Polypropylene fiber typically costs between $2.50-$5.00 per kilogram depending on quality, type, and purchase volume, translating to approximately $0.03-$0.07 of additional cost per square meter of plaster—a minimal investment compared to crack repair expenses.

The economics of using polypropylene fibers becomes compelling when viewed through the lens of risk management rather than simply material costs. Let's break down the real numbers: At a typical dosage of 0.9 kg/m³ and a 10mm plaster thickness, each square meter requires approximately 0.009 kg of fiber. Even using high-quality fibers at $5/kg, this adds only $0.045 per square meter to your material costs—essentially "insurance" against future problems.

The true cost comparison becomes clear when considering the alternatives. A single callback to repair cracks typically costs a minimum of $150-200 when accounting for labor, materials, and transportation—equivalent to the fiber cost for over 4,000 square meters of plaster. More significantly, the reputational damage from visible cracks can impact future business opportunities far beyond the monetary repair costs.

Quality differences between fiber products significantly impact performance. Lower-cost fibers (around $2.50/kg) often exhibit poorer dispersion characteristics, inconsistent dimensions, and lower tensile strength. I've found that mid-range products ($3.50-4.00/kg) typically offer the best value, providing reliable performance without unnecessary premium costs. Purchasing in larger quantities (25kg bags rather than 1kg packages) can reduce costs by 15-20%.

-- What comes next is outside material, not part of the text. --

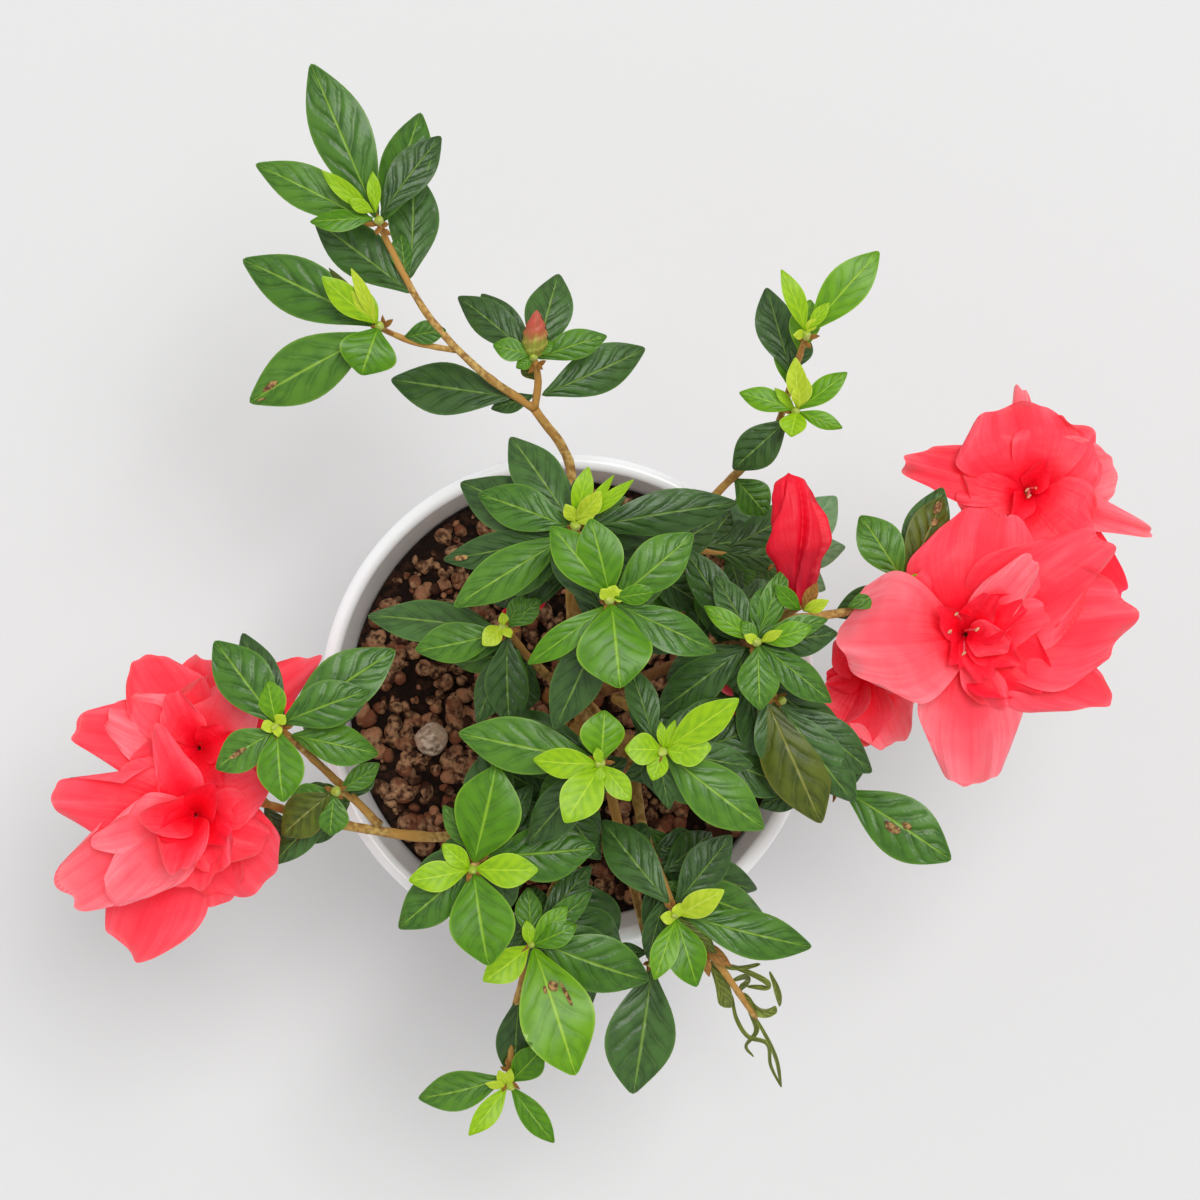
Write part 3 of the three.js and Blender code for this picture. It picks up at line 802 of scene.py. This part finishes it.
def growLeaf(tint, foot, bearing, reach, width, age, rng):
    # returns a function of (across -1 to 1, along 0 to 1) that gives a place on the leaf's upper face
    habit = leafAges[age]
    lift = math.radians(habit["lift"] + rng.uniform(-7, 7))
    drop = math.radians(habit["tip"] + rng.uniform(-12, 8))
    roll, twist = math.radians(rng.uniform(-13, 13)), math.radians(rng.uniform(-16, 16))
    fold, arch = habit["fold"] * rng.uniform(0.5, 1.4), habit["arch"] * rng.uniform(0.6, 1.3)
    sway, wave, phase = rng.uniform(-0.07, 0.07), rng.uniform(0.03, 0.1), rng.uniform(0, 6)
    lop = rng.uniform(-0.05, 0.05)
    arc = archOf(lift, drop, reach)
    way, across = bearingWay(bearing), bearingWay(bearing + 90)

    def onLeaf(x, v, side=1):
        along = 1 - (1 - v) ** 1.22
        far, high, slope = arc(along)
        blade = width / 2 * leafWidth(along) * (1 + lop * x)
        half = max(leafShape["stalkRadius"] * (1 - v), blade) if 0 < v < 1 else 0
        body = clamp(blade / 2)
        lean = roll + twist * along
        tilted, face = leaned(across, Vector((0, 0, 1)) * math.cos(slope) - way * math.sin(slope), lean)
        height = half * (fold * abs(x) - arch * x * x) * body
        height += half * wave * math.sin(10 * along + phase + x) * x * x * body
        skin = (leafShape["thickness"] + leafShape["stalkRadius"] * (1 - body) * 0.8) * (1 - x * x)
        skin *= 0 if v in (0, 1) else 1
        place = way * far + across * (sway * reach * along ** 2) + Vector((0, 0, high))
        return foot + (place + tilted * (half * x) + face * (height + side * skin)) * mm

    def leafPoint(u, v):
        x, side = bladeSide(u)
        return onLeaf(x, v, side)

    addSheet(leafLots[tint], leafShape["columns"], leafShape["rows"], leafPoint, rims=(0, 0.5, 1))
    return onLeaf


def onStem(name, down):
    # the place that lies a distance below the stem's end
    path = routes[name]
    left = down * mm
    if left <= 0:
        return path[-1] - (path[-1] - path[-2]).normalized() * left
    for a, b in zip(path[::-1], path[-2::-1]):
        step = (b - a).length
        if left <= step:
            return a.lerp(b, left / step)
        left -= step
    return path[0]


def leafFinish(name, look):
    top, deep, vein, margin, under = (linear(code) for code in look[:5])
    rough, puff = look[5:]
    material, shader, start = newFinish("leaf_" + name, Roughness=rough, Specular_IOR_Level=0.36)
    place = ownMap(start)
    u, v = place.part("X"), place.part("Y")
    off = abs((u * 2).fract() * 2 - 1)  # 0 on the midrib, 1 at the margin
    below = u.above(0.5)
    wobble = place.noise(7, 2)
    step = (v * 6.1 - off * 1.6 + off ** 2 * 0.1 + wobble * 0.5).fract()
    away = abs(step - 0.5) * 2  # 0 on a side vein, 1 halfway to the next
    side = away.fall(0.0, 0.8) * off.fall(0.7, 1.0)
    line = away.fall(0.0, 0.14) * off.fall(0.55, 0.9)
    rib = off.fall(0.0, 0.075)
    net = place.stretched(1.8, 1, 1).cells(30)
    cloud = place.noise(6, 3)
    # the upper side darkens at random, and also as painted shade along the impressed side veins (side * 0.2)
    base = (cloud + side * 0.2 - 0.05).fall(0.3, 0.75).blend(deep, top)
    base = (line * 0.16).blend(base, vein)
    base = (rib * 0.72).blend(base, vein)
    base = ((1 - off.fall(0.9, 1.0)) * 0.4).blend(base, margin)
    low = (side * 0.3 + rib * 0.5).blend(under, margin)
    feed(shader, "Base Color", below.blend(base, low))
    quilt = (1 - side ** 1.5) - rib * 0.7 + net * 0.12 + cloud * 0.3
    relief(shader, quilt * (1 - below * 1.5), puff, 0.8)
    return material


def growBud(tint, foot, way, length, width, rng):
    # a pointed bud of overlapping scales
    side = way.orthogonal().normalized()
    other = way.cross(side)
    turn = rng.random() * 6

    def budPoint(u, v):
        angle = 2 * math.pi * u
        radius = width / 2 * math.sin(math.pi * clamp(v) ** 0.75) ** 0.8 if 0 < v < 1 else 0
        radius *= 1 + 0.12 * math.cos(3 * angle + turn + 4 * v)
        out = side * math.cos(angle) + other * math.sin(angle)
        return foot + (way * (length * v) + out * radius) * mm

    addSheet(leafLots[tint], 9, 8, budPoint)


underShape = {  # the older leaves lower on a shoot, in millimetres, or in shares of the leaf above
    "beyondRim": 3, "above": 15, "manyAbove": 24, "step": (7, 13), "deepest": 34,
    "share": (0.7, 0.9), "lessEach": 0.1, "width": (0.75, 0.95), "shortest": 9, "longest": 34, "turn": 9,
    "tints": ("dark", "dark_b", "mature", "dark"),
}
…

When presenting costs to clients, I frame PP fibers as a value-adding feature rather than an expense. Positioning the addition as "advanced crack-prevention technology" that demonstrates your commitment to quality workmanship allows you to potentially increase overall project pricing rather than simply absorbing the minimal cost.

Conclusion

Adding PP fibers to plaster is an inexpensive insurance policy against costly cracks. With proper mixing techniques and the right dosage, you'll deliver superior results that enhance your professional reputation and justify premium pricing.